Getting the labels right every time saves money for Novelty Plus because the company doesn’t have to pay penalties for mislabeled shipments, Levy says. Retailers change their labeling requirements often, and keeping up with those changes takes a lot of work, she says.
Avoiding Penalties
Vendors also avoid penalties when they use the system’s packing wizard to prepare shipments according to each retailer’s specifications. When a retailer places an order for multiple stores, for example, the software makes sure the vendor packs the right number of items in each carton. That allows the retailer to crossdock the cartons at the DC, rather than unpacking and repacking them for shipment, d’Ouville says.
Because QRS helps retailers trade with thousands of suppliers through standard EDI, Web Forms and a service bureau, it’s in the retailers’ interest to keep QRS up to date about their needs.
“Whenever they change their requirements, they call and tell us,” d’Ouville says. QRS reflects each change in its software. “So the next time a Web Forms customer receives a PO with some new fields or new requirements, it’s automatically displayed,” she adds.
Novelty Plus trades electronically with several retailers who use EDI but are not QRS customers. QRS receives messages from those retailers’ VANs and routes them to Levy through a mailbox on the QRS Data Exchange EDI service. Those messages are harder to interpret and manage than the ones that come through Web Forms, Levy says.
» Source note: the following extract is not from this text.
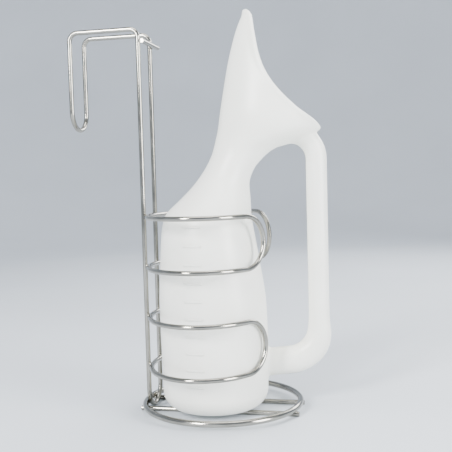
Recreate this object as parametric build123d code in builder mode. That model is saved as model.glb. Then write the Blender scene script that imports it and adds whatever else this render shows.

Using QRS Web Forms has helped Novelty Plus gain new customers, Levy notes. The company still uses paper with retailers who don’t require EDI. With electronic trading partners, though, fewer disputes arise because it’s easier to document exactly what was ordered and what was shipped.
Here’s Proof
In the past, if a dispute arose over a bill, the staff had to hunt for supporting paperwork and fax it over, Levy says. “Now we have proof right here. We can tell them, ‘ sent you an 810 on this date and I got an acknowledgement.’ If they say they didn’t receive those documents, all we do is call QRS. They give us a control number proving the retailer got it.”
The latest version of Web Forms adds a feature that should eliminate another kind of misunderstanding. The new function notifies the vendor by email each time a retail customer transmits a purchase order through the system.
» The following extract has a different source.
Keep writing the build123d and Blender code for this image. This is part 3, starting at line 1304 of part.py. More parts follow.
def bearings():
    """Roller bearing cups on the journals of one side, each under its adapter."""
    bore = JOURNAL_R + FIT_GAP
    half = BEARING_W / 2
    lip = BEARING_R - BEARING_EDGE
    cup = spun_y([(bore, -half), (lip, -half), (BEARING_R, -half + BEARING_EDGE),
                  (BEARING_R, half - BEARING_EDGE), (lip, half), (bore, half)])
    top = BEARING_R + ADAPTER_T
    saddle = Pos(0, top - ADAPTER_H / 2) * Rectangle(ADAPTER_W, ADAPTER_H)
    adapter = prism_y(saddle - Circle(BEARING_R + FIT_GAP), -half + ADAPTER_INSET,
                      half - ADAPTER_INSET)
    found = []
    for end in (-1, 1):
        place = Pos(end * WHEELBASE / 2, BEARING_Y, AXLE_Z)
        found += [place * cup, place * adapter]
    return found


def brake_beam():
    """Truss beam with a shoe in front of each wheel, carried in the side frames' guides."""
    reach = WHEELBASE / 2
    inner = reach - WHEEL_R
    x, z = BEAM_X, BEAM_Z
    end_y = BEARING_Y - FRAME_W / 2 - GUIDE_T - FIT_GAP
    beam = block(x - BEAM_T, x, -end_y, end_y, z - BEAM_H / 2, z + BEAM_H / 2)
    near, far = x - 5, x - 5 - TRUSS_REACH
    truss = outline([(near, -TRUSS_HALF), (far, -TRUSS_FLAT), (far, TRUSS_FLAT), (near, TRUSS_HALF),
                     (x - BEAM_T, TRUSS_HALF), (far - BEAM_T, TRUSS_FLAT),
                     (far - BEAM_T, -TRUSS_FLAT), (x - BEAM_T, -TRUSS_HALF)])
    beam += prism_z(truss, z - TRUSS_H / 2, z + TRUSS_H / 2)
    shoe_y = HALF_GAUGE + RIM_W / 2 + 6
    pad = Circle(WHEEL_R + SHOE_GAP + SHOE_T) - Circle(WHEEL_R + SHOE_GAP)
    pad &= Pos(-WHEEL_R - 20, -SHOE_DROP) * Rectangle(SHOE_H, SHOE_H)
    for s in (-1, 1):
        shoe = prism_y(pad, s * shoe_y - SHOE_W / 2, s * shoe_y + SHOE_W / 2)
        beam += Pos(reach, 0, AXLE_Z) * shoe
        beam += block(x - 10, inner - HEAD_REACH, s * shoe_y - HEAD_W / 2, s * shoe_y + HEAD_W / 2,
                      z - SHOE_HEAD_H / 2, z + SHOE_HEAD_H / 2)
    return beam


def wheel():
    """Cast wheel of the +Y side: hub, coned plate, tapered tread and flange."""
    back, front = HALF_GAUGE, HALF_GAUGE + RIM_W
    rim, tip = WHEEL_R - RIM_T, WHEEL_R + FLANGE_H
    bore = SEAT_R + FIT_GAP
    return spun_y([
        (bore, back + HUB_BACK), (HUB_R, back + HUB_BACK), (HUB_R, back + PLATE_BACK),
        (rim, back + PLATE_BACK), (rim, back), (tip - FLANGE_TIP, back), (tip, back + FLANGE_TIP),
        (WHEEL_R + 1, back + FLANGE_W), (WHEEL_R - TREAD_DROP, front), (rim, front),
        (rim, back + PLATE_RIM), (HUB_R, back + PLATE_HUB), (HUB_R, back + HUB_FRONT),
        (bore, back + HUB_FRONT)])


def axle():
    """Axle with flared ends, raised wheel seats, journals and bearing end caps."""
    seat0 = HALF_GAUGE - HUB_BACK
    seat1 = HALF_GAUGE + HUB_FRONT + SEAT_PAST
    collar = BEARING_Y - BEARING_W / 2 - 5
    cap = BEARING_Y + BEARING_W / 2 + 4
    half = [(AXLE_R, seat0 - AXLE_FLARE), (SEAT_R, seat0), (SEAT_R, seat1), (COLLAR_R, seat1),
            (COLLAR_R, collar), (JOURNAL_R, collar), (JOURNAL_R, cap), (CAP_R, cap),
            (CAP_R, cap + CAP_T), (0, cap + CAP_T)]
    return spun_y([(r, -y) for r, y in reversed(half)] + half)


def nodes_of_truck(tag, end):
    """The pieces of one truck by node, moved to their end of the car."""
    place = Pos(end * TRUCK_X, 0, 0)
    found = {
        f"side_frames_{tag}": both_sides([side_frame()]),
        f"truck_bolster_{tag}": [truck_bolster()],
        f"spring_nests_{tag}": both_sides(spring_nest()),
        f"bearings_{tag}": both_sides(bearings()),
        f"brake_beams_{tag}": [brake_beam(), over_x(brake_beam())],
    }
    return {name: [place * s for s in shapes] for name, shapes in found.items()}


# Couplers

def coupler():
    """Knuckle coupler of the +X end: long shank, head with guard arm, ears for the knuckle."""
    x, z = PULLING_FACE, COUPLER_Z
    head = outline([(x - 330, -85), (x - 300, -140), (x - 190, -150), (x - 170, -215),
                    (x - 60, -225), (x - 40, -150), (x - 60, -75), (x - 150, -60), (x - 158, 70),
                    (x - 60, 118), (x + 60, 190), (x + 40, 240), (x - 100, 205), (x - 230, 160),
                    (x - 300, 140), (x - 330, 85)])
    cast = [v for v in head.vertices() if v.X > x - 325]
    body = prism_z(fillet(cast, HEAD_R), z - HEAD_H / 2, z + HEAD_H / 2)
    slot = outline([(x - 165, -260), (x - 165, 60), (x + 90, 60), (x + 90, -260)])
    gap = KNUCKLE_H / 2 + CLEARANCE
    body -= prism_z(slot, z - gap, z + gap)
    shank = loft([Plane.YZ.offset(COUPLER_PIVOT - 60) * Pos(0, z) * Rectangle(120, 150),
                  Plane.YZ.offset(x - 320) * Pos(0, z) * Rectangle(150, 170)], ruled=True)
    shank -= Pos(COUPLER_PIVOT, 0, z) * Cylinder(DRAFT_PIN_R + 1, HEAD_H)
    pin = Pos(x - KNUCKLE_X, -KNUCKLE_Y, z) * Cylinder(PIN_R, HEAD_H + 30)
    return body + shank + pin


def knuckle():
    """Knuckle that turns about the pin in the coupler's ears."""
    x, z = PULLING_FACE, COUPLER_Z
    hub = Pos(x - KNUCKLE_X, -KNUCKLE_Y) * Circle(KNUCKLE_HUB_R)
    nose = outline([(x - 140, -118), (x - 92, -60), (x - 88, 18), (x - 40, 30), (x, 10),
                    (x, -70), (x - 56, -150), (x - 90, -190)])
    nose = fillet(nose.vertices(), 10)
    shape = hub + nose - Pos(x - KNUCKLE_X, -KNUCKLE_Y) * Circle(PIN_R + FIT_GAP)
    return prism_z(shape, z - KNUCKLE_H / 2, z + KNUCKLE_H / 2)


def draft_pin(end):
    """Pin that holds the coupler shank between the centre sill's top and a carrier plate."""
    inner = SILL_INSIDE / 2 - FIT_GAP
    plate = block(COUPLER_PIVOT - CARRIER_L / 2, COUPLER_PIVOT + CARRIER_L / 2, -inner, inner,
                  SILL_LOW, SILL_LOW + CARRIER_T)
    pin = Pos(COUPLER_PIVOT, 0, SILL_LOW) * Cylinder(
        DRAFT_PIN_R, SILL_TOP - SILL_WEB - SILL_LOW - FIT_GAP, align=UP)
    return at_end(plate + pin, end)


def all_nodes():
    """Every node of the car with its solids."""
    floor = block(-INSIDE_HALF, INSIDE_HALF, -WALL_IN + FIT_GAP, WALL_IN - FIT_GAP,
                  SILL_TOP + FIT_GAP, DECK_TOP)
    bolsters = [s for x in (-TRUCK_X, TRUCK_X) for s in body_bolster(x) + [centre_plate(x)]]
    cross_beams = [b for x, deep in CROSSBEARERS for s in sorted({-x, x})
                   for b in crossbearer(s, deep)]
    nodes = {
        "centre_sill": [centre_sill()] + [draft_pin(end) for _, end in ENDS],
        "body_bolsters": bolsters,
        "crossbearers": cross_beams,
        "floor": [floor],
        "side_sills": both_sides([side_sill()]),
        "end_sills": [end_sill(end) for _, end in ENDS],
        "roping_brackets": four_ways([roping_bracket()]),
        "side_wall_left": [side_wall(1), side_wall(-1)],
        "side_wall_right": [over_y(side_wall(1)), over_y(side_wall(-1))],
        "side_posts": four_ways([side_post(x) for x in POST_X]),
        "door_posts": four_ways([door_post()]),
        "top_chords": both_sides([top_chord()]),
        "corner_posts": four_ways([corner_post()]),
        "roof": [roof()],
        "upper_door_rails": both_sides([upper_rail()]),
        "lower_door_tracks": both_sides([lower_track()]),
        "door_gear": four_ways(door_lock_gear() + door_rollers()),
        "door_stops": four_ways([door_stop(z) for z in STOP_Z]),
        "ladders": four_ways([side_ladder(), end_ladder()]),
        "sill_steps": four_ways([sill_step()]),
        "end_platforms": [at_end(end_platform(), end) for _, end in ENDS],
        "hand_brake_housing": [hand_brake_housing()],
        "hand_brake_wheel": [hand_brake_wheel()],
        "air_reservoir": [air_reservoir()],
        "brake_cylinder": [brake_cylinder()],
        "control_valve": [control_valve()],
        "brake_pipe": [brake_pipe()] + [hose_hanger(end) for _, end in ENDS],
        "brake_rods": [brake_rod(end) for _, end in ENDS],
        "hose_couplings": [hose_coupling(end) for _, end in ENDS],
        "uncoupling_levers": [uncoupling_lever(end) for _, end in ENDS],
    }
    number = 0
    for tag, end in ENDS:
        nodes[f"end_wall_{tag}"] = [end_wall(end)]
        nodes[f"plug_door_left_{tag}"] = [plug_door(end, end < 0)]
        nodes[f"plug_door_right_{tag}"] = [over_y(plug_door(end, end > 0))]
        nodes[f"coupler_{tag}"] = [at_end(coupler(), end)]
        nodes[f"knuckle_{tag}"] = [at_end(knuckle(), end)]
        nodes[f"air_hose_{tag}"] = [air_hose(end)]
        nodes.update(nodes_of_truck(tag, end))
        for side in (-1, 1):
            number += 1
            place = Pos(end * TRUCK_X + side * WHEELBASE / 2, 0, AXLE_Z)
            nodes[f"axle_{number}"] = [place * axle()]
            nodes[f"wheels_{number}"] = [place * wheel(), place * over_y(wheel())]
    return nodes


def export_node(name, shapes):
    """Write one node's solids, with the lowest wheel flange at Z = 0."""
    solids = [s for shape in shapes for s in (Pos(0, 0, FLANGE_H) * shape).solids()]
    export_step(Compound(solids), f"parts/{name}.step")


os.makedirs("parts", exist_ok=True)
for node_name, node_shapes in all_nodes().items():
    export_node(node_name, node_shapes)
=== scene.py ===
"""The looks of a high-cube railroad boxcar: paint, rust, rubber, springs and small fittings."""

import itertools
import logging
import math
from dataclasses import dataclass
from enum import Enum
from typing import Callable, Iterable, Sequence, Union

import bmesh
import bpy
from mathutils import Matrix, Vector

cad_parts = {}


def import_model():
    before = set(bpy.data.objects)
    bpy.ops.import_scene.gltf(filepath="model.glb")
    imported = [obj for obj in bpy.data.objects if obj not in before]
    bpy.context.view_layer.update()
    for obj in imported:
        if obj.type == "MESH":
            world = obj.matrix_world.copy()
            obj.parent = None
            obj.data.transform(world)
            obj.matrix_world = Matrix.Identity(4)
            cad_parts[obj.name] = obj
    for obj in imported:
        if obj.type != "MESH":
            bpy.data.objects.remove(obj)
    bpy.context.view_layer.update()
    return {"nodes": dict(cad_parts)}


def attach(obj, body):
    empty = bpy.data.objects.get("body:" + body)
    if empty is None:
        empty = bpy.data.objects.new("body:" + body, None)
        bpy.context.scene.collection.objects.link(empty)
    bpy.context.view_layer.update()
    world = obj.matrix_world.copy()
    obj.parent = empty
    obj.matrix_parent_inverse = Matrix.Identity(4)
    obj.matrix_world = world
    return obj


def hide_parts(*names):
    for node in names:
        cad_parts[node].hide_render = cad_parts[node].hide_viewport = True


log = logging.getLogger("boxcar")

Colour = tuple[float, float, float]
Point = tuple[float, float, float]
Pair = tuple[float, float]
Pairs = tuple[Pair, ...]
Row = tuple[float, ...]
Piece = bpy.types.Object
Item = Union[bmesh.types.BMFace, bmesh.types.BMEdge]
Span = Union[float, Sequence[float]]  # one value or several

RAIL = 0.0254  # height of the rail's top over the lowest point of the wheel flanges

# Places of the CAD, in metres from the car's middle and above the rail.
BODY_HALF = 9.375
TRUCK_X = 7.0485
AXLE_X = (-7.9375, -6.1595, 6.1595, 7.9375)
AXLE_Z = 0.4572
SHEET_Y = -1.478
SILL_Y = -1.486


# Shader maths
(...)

“If a vendor has infrequent purchase orders from Saks, for instance, they might not be checking every day,” d’Ouville says. “But when an order does come, the vendor has to respond immediately to fill the order on time and not receive a chargeback. The email notification has been a great addition, in that it helps vendors better respond to their customer without more overhead on their part.”
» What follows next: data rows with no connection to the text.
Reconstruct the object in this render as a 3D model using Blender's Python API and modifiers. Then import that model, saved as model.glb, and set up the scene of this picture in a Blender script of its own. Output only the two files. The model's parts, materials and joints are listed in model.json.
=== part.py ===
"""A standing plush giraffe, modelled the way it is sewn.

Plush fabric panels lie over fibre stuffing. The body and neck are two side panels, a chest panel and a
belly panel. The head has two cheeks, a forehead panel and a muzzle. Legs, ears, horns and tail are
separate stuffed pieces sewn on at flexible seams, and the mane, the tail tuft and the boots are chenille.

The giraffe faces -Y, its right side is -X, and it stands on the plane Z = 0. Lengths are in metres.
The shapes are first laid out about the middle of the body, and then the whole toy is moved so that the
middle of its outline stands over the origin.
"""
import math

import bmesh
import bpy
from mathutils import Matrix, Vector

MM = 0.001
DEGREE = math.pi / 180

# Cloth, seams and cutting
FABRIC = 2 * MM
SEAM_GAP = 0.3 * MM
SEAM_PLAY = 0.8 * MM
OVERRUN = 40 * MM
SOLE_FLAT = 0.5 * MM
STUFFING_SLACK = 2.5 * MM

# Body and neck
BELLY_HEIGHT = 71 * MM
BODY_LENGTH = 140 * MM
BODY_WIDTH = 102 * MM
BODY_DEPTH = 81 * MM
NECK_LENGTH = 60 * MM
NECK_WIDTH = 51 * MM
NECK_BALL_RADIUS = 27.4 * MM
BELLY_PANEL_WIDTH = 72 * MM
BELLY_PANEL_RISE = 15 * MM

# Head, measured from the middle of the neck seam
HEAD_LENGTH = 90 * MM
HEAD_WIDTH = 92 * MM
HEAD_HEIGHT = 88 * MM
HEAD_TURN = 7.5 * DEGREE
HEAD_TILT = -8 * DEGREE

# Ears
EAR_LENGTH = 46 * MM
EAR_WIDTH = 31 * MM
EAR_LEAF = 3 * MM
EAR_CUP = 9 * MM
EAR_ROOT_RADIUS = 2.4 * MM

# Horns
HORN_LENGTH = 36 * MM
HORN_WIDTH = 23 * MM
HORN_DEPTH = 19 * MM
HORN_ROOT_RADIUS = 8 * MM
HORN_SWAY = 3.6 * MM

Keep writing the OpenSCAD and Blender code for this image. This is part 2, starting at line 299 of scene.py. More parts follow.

To use Web Forms, a supplier pays a startup fee of less than $500. Then the company pays a flat monthly fee—usually less than $100—to cover an agreed number of transactions.
Without paying very much, the vendor can do business with any company it wants and provide better service, possibly winning more business, d’Ouville says. Web Forms also levels the playing field between large and small trading partners.
“It lets two companies do business together even though they’re operating at very different levels of technical sophistication,” she says.